The ability of the US national security establishment to craft, implement, and adapt effective long-term strategies against intelligent adversaries at acceptable costs has been declining for some decades. Granted, US strategic performance since the late 1960s has not been uniformly poor, as the outcome of the Cold War testifies. US strategies such as offsetting Warsaw Pact numerical superiority with precision strike, increased US defense spending in the early 1980s, President Ronald Reagan’s Strategic Defense Initiative, and the covert arming of mujahedin fighters to defeat the Soviets in Afghanistan all contributed to the Soviet Union’s collapse in 1991, even if the more fundamental causes were economic decline and the loss of confidence in the Soviet system. And, while long overdue, the improvement in US strategy in Iraq since 2006 has also been impressive. Nevertheless, the overall trend in the strategic performance of American political and military elites appears to be one of decline.
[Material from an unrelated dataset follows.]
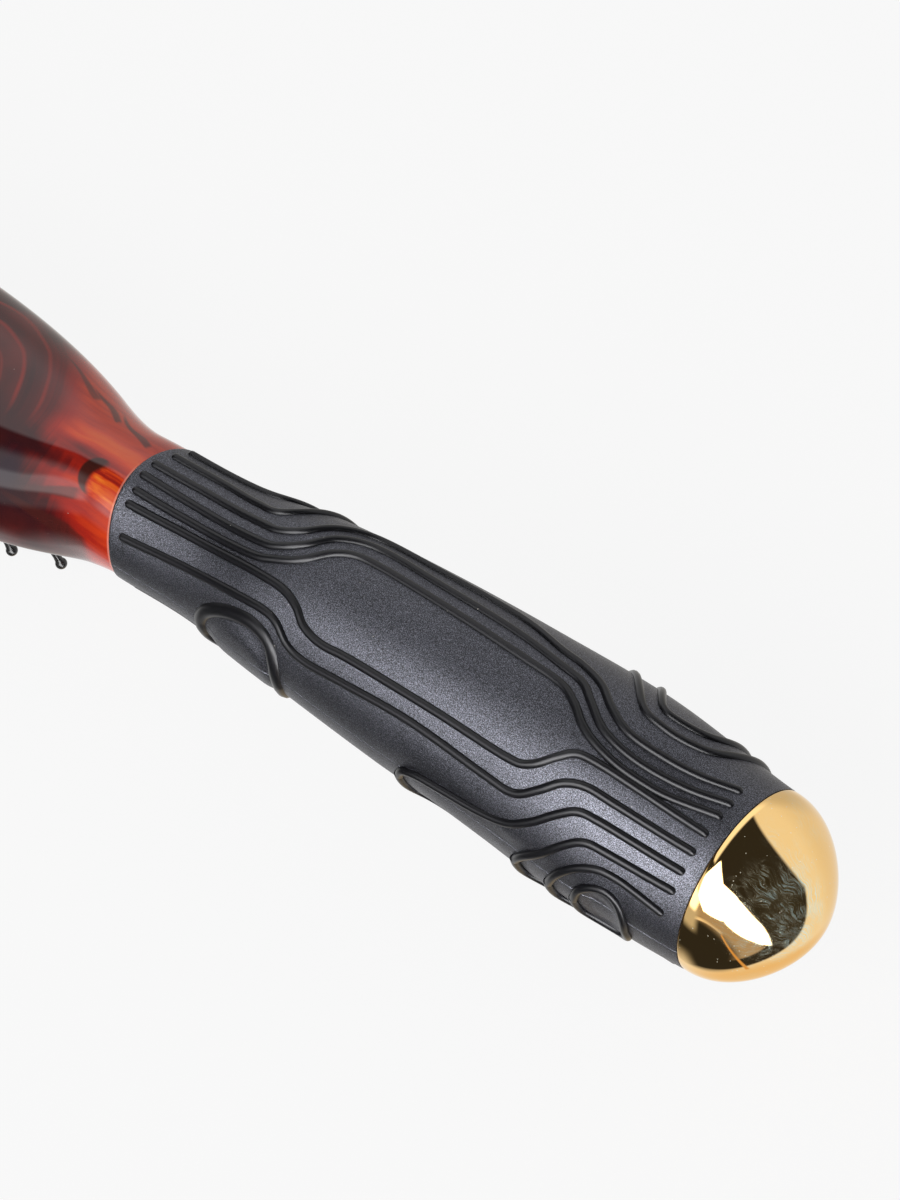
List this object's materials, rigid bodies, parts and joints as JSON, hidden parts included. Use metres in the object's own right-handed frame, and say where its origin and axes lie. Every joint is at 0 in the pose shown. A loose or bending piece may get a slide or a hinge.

Reversing this decline in US strategic competence is an urgent issue for American national security in the twenty-first century. The reason lies in the multi-faceted security challenges that the United States now faces. The three challenges most likely to persist and possibly grow more acute in coming years are: defeating both the Sunni Salafi-Takfiri and Shia Khomeinist brands of Islamist radicalism; hedging against the rise of a more confrontational or hostile China; and preparing for a world in which there are progressively more nuclear-armed regional powers than there were in the early 1990s. These challenges present the United States with a more complex and diverse array of security concerns than did the Soviet Union during the Cold War.

Islamist radicalism and nuclear proliferation present challenges far different from the large-scale, high-intensity, non-nuclear (or “conventional”) warfare at which the US military excels. At the same time, the Chinese military appears to be systematically targeting weaknesses in the current American way of war, especially US power projection in the western Pacific and dependence on space systems.